These people who try to help! Their college settlements, missions, charities, and what not, are failures. In the nature of things they cannot but be failures. They are wrongly, though sincerely, conceived. They approach life through a misunderstanding of life, these good folk. They do not understand the West End, yet they come down to the East End as teachers and savants. They do not understand the simple sociology of Christ, yet they come to the miserable and the despised with the pomp of social redeemers. They have worked faithfully, but beyond relieving an infinitesimal fraction of misery and collecting a certain amount of data which might otherwise have been more scientifically and less expensively collected, they have achieved nothing.
As some one has said, they do everything for the poor except get off their backs.
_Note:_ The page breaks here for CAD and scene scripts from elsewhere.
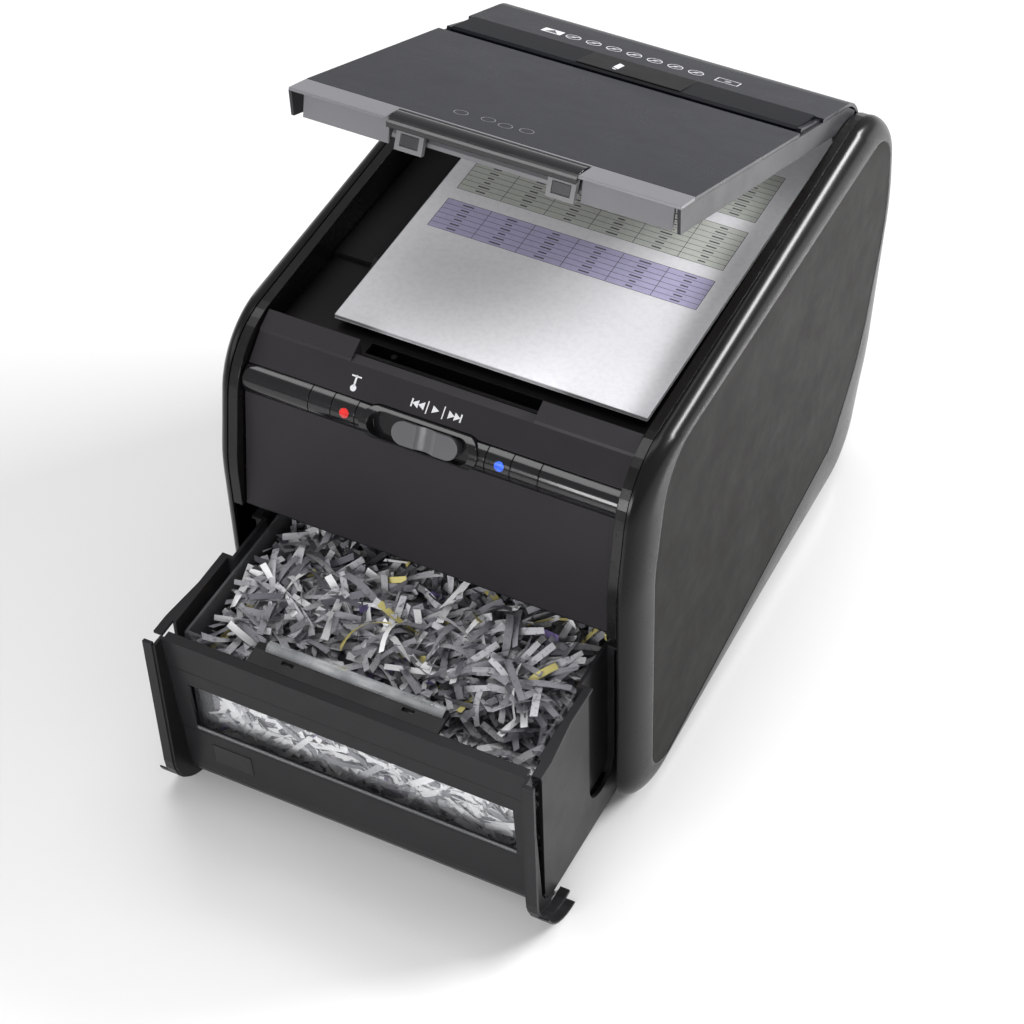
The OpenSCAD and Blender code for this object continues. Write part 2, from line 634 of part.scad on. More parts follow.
// Points of an arc in the (y, z) plane about the centre of the lower front corner
function foot_arc(r, a0, a1) =
  [for (k = [0:8]) let (a = a0 + (a1 - a0) * k / 8) [36 + r * cos(a), 38 + r * sin(a)]];
// Front with the window opening, the rolled lower edge and the J-shaped wings
module drawer_front() color("#323236") drawer_pose() union() {
  difference() {
    along_x(-drawer_half + 0.6, drawer_half - 0.6) polygon(concat(
      [[front_top[0], front_top[1]]],
      [for (k = [0:6]) [36 - 20.4 * cos(15 * k), 24 - 20.8 * sin(15 * k)]],
      [[36, 5.6]],
      [for (k = [6:-1:0]) [36 - 18 * cos(15 * k), 24 - 18.4 * sin(15 * k)]],
      [[front_top[0] + 2.1, front_top[1]]]));
    box(-112.7, 112.7, 0, 30, 66, 109.4);
  }
  along_x(-drawer_half + 2.6, drawer_half - 2.6) polygon([[front_top[0] + 1, drawer_top - 3],
    [front_top[0] + 7, drawer_top - 3], [front_top[0] + 7, drawer_top], [front_top[0] + 1, drawer_top]]);
  both_sides() {
    along_x(trim_x0 - 0.2, frame_x1) polygon(concat([[wing_front, drawer_top + 2]],
      foot_arc(37.5, 180, 280), foot_arc(35.1, 280, 180), [[wing_front + 2.4, drawer_top + 2]]));
    along_x(frame_x1 - 0.1, 139) polygon(concat(foot_arc(37.5, 200, 271), foot_arc(36.4, 271, 200)));
    along_x(drawer_half - 1.6, trim_x0) polygon(concat([[wing_front + 1, drawer_top]],
      foot_arc(36.5, 180, 258), [[30, 9], [22, 14], [17.4, 24], [front_top[0] + 2, drawer_top]]));
  }
}

// Clear tub that lifts out of the drawer
module bin_tub() color("#cfd6dc") drawer_pose() difference() {
  box(-118.6, 118.6, 22.6, drawer_back - 5, 12, 142);
  box(-116.8, 116.8, 24.4, drawer_back - 6.8, 13.8, 150);
  box(-75, 99, 10, 41, 117, 150);
}

// Hood behind the front rail that keeps the hand out of the shreds
module bin_hood() color("#2c2c30") drawer_pose() difference() {
  union() {
    along_x(-74, 58) polygon([[10.6, 135.4], [10.6, 137.8], [31, 141], [36.5, 141], [36.5, 138], [31, 138]]);
    rod_x(-66, 56, 34.5, 139, 4);
    along_x(58, 98) polygon([[12, 118], [12, 134], [28, 122], [28, 118]]);
  }
  for (x = [-49, 34]) box(x - 4, x + 4, 26.5, 29, 130, 145);
  along_x(-75, 60) polygon([[16, 130], [16, 135], [30, 137.8], [38.6, 137.8], [38.6, 130]]);
}

// ---- controls that move ----
module slider_knob() color("#5c6066") place() translate([knob_x, bar_y, bar_z]) rotate([64, 0, 0])
  translate([0, 0, 3.8]) difference() {
    linear_extrude(6.6) {
      square([knob_l - 15, 15], center = true);
      for (s = [-1, 1]) translate([s * (knob_l / 2 - 7.5), 0]) circle(r = 7.5);
    }
    translate([0, 20, 16.5]) rotate([90, 0, 0]) cylinder(h = 40, r = 12);
  }

module power_rocker() color("#101012") place() union() {
  translate([66.5, rocker_y, 70]) rotate([-6, 0, 0]) translate([-7.5, -7, -10.3]) cube([15, 13, 20.6]);
  rod_x(56.7, 76.3, rocker_y, 70, 1.5);
}

base_plate();
feet();
side_frame_left();
side_frame_right();
side_shell_left();
side_shell_right();
inset_panel_left();
inset_panel_right();
front_panel();
control_fascia();
bar_segments();
slider_bezel();
red_lens();
blue_lens();
paper_tray();
paper_guide();
back_cover();
shred_chute();
cutter_plate_left();
cutter_plate_right();
cutter_bushes();
rods_and_pins();
front_stripper();
rear_stripper();
motor_body();
circuit_board();
inlet_gland();
switch_bezel();
drawer_switch();
lid_switch();
drawer_plunger();
lid_plunger();
hinge_pins();
drawer_rails();
frame_screws();
lid_panel();
lid_nose();
lid_frame();
handle_plate();
latch_tabs();
slot_bar();
rear_hood();
pressure_plate();
front_cutter_shaft();
front_cutter_discs();
front_sync_gear();
rear_cutter_shaft();
rear_cutter_discs();
rear_drive_gears();
feed_shaft();
feed_rollers();
feed_idler();
reduction_gear();
motor_pinion();
drawer_box();
drawer_front();
bin_tub();
bin_hood();
slider_knob();
power_rocker();
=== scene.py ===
import bpy
import bmesh
import math
import numpy as np
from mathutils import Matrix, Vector


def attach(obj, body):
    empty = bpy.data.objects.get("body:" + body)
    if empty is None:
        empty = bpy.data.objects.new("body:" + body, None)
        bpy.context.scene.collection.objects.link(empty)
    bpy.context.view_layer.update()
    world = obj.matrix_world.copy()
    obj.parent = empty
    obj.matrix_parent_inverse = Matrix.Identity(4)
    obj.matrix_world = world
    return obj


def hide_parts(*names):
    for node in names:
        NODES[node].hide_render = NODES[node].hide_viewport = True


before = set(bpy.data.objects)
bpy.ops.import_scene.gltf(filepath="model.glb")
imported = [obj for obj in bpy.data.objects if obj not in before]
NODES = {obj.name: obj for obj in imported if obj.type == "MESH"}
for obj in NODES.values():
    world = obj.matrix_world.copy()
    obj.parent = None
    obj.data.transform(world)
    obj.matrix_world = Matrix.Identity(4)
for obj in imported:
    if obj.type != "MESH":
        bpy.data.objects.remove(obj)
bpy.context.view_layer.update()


MM = 0.001
# outlines of a side shell and of its inset panel: (y, z, corner radius)
PROFILE = [(0, 2, 36), (0, 205, 120), (17, 292, 50), (397, 314, 62),
           (411, 215, 150), (394, 75, 150), (374, 2, 45)]
INSET = [(28, 12, 22), (28, 205, 90), (46, 283, 40), (388, 290, 32),
         (395, 215, 150), (362, 110, 150), (318, 58, 26)]
LID_OPEN = math.radians(25.5)
HINGE_Y, HINGE_Z = 371.0, 267.0
LID_Y, LID_Z, LID_SLOPE = 81, 296, math.radians(3)  # a point of the shut lid's flat top, and its slope
DRAWER_OUT = 108.0
WING_FRONT = -1.5  # front of the drawer's wings when shut
FRONT_TOP, FRONT_FOOT = (6.5, 149), (15.6, 24)  # upper and lower edge of the drawer's leaning front
SHELL_IN, SHELL_X = 133.2, 145.0
rng = np.random.default_rng(7)


# ---- geometry helpers ----
def corner_arc(a, b, c, r, steps):
    """Points of the arc of radius r that rounds the corner b between a and c."""
    a, b, c = (np.array(p[:2], float) for p in (a, b, c))
    u = (a - b) / np.linalg.norm(a - b)
    v = (c - b) / np.linalg.norm(c - b)
    half = math.acos(float(u @ v)) / 2
    w = (u + v) / np.linalg.norm(u + v)
    o = b + w * r / math.sin(half)
    p, q = b + u * r / math.tan(half), b + v * r / math.tan(half)
    a0 = math.atan2(*(p - o)[::-1])
    turn = math.atan2(*(q - o)[::-1]) - a0
    turn = (turn + math.pi) % (2 * math.pi) - math.pi
    angles = [a0 + turn * i / steps for i in range(steps + 1)]
    return [o + r * np.array([math.cos(t), math.sin(t)]) for t in angles]


def rounded(corners, steps=18):
    k = len(corners)
    out = []
    for i in range(k):
        out += corner_arc(corners[i - 1], corners[i], corners[(i + 1) % k], corners[i][2], steps)
    return np.array(out)


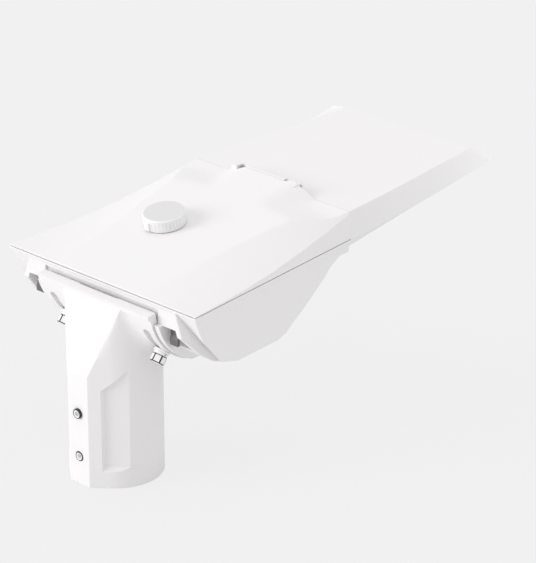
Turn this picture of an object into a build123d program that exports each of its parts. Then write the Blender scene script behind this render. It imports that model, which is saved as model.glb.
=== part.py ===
from build123d import *
import os
from math import atan, cos, hypot, radians, sin, sqrt

# Pole tube. Its mouth is at the origin and its axis is Z.
POLE_R = 38.0
POLE_FIT = 0.25
TUBE_WALL = 6.75
BORE_R = POLE_R + POLE_FIT
TUBE_R = BORE_R + TUBE_WALL
POLE_DEPTH = 100.0
PASSAGE_R = 31.0

# Flat keel on the rear of the tube, where the set screws sit
KEEL_X = -48.0
KEEL_HALF = 12.5
KEEL_TANGENT = 39.4
KEEL_EDGE_R = 1.6
SLANT_FOOT_Z = 113.0
SLANT_TOP_X = -27.2
SLANT_TOP_Z = 181.0
SLANT_WALL = 7.0

# Recessed panels in the two keel facets
PANEL_DEPTH = 3.5
PANEL_NEAR = -5.5
PANEL_FAR = 27.0
PANEL_FOOT = 21.0
PANEL_TOP_NEAR = 98.0
PANEL_TOP_FAR = 130.0
PANEL_BEVEL = 3.0
PANEL_REACH = 10.0

# Tilt joint. Its axis runs along Y.
TILT_X = 47.0
TILT_Z = 196.0
WEB_R = 72.2
WEB_THICK = 7.0
WEB_GAP = 0.3
WEB_HALF = 72.5
WEB_END_ROOM = 5.0
WEB_CLEAR = WEB_HALF + WEB_END_ROOM
WEB_START = 188.0
WEB_END = 256.0
WEB_BLEND_R = 14.0
EAR_FROM_Y = 46.0
EAR_END = 241.0
EAR_CORNER_R = 11.0
LIP_ANGLE = 3.6
LIP_PROUD = 2.6
SLOT_Y = 61.5
SLOT_HALF = 4.3
BOLT_ANGLE = 231.0
TILT_UP = 24.4
TRACK_MARGIN = 0.6
TILT_SLACK = 1.2

# Fasteners
BOLT_R = 4.0
BOLT_FLAT = 6.5
BOLT_HEAD = 8.5
BOLT_GRIP = 16.0
SADDLE_R = 8.0
SADDLE_THICK = 2.1
SPRING_R = 7.2
SPRING_THICK = 2.2
SPRING_SPLIT = 1.0
SCREW_FIT = 0.05
SET_R = 5.0
SET_LENGTH = 10.0
SET_SOCKET = 2.5
SET_SOCKET_DEPTH = 5.5
SET_LOW_Z = 28.5
SET_HIGH_Z = 73.0
SET_LOW_PROUD = 0.8
SET_HIGH_PROUD = 2.6
SMALL_R = 2.0
SMALL_HEAD_R = 3.6
SMALL_HEAD = 2.0
SHANK_SIDES = 12

# Tray, seen from above: a rim that narrows from the rear to the seam
REAR_X = -17.0
SEAM_X = 213.0
RIM_REAR_HALF = 122.2
RIM_SEAM_HALF = 103.0
RIM_Z = 196.0
RIM_BAND = 1.6
RIM_COVE = [(13.0, 3.0), (8.0, 2.6), (4.0, 1.4)]
REAR_SET = 1.3
FLOOR_Z = 130.0

# Rear edge of the tray from above, in X and Z, then the bottom up to the seam
REAR_LINE = [(170.0, 0.0), (151.5, 16.7), (140.5, 31.4)]
BOTTOM_LINE = [(46.0, 131.0), (105.0, 130.0), (117.0, 133.0), (145.0, 149.0), (176.0, 169.0)]
NECK_LINE = [(185.0, 177.0), (207.0, 186.5), (213.0, 188.3)]

# Concave scoops between the rear ribs and the side walls
RIB_TOP_Y = 96.0
RIB_TOP_Z = 193.0
RIB_LOW_Y = 109.4
RIB_LOW_Z = 151.5
SCOOP_EDGE = [(-15.0, 193.0), (-4.0, 166.0), (16.0, 140.0), (30.0, 126.0)]
SCOOP_DEEP = 7.0
SCOOP_BACK = 40.0

# Wall thickness and electrical space of the tray
TRAY_WALL = 4.0
RIM_LAND = 7.0
SPACE_REAR = -10.5
SPACE_MID_HALF = 70.0
SPACE_SIDE_X = 15.5
SPACE_SIDE_HALF = 91.0
SPACE_WIDE_X = 36.0
SPACE_FRONT = 204.0
GROOVE_IN = 2.2
GROOVE_WIDE = 2.6
GROOVE_DEEP = 2.2
GASKET_SIDE = 0.2
GASKET_PROUD = 0.7

# Drum seat at the rear of the tray
CHEEK_R = 70.5
CHEEK_OUT = 79.5
CHEEK_GAP = 1.5
SEAT_TOP = 176.0
RECESS_TOP = 190.5
RECESS_X = -13.2
BOSS_R = 9.0
BOSS_LENGTH = 21.0
BOLT_HOLE = 18.0

# Latch bays
BAY_TOP_Y = 96.0
BAY_LOW_Y = 105.0
BAY_TOP_Z = 176.0
BAY_LOW_Z = 149.5
BAY_FLOOR_X = -4.0
BAY_BACK_X = 8.5
BAY_FLOOR_RISE = 13.5
SHAFT_REAR = -12.7
SHAFT_IN = 81.5
SHAFT_OUT = 94.5
AXLE_X = -5.0
AXLE_Z = 170.0
AXLE_R = 1.6
AXLE_IN = 77.5
AXLE_OUT = 100.0
AXLE_FIT = 0.06
LEVER_HALF = 5.2
LEVER_THICK = 3.0
LEVER_HUB_R = 3.6
LEVER_TOP = 190.0
LEVER_FOOT = 157.0
HOOK_REACH = 5.0
HOOK_THICK = 3.0
HOOK_GAP = 0.4
CATCH_THICK = 3.2
COIL_R = 3.1
COIL_WIRE = 0.8
COIL_IN = 79.9
COIL_OUT = 82.4
COIL_LEG = 10.0

# Head, as sections from the seam to the tip: X, rim height, rim half width, top half width
HEAD_SECTIONS = [(213.0, 196.0, 102.6, 100.5), (263.0, 200.0, 104.0, 97.5), (310.0, 205.0, 105.0, 93.0),
                 (362.0, 212.0, 106.0, 87.5), (412.0, 218.8, 106.3, 82.5)]
HEAD_TIP = (419.5, 221.0, 106.5, 100.5)
UNDER_SLOPE = 0.1515
UNDER_START = 188.3
TOP_START = 224.0
TOP_SLOPE = 0.0125
UNDER_INSET = 3.0
TIP_TOP = 222.4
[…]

The very money they dribble out in their child’s schemes has been wrung from the poor. They come from a race of successful and predatory bipeds who stand between the worker and his wages, and they try to tell the worker what he shall do with the pitiful balance left to him. Of what use, in the name of God, is it to establish nurseries for women workers, in which, for instance, a child is taken while the mother makes violets in Islington at three farthings a gross, when more children and violet-makers than they can cope with are being born right along? This violet-maker handles each flower four times, 576 handlings for three farthings, and in the day she handles the flowers 6912 times for a wage of ninepence. She is being robbed. Somebody is on her back, and a yearning for the Beautiful and True and Good will not lighten her burden. They do nothing for her, these dabblers; and what they do not do for the mother, undoes at night, when the child comes home, all that they have done for the child in the day.
And one and all, they join in teaching a fundamental lie. They do not know it is a lie, but their ignorance does not make it more of a truth. And the lie they preach is “thrift.” An instant will demonstrate it. In overcrowded London, the struggle for a chance to work is keen, and because of this struggle wages sink to the lowest means of subsistence. To be thrifty means for a worker to spend less than his income—in other words, to live on less. This is equivalent to a lowering of the standard of living. In the competition for a chance to work, the man with a lower standard of living will underbid the man with a higher standard. And a small group of such thrifty workers in any overcrowded industry will permanently lower the wages of that industry. And the thrifty ones will no longer be thrifty, for their income will have been reduced till it balances their expenditure.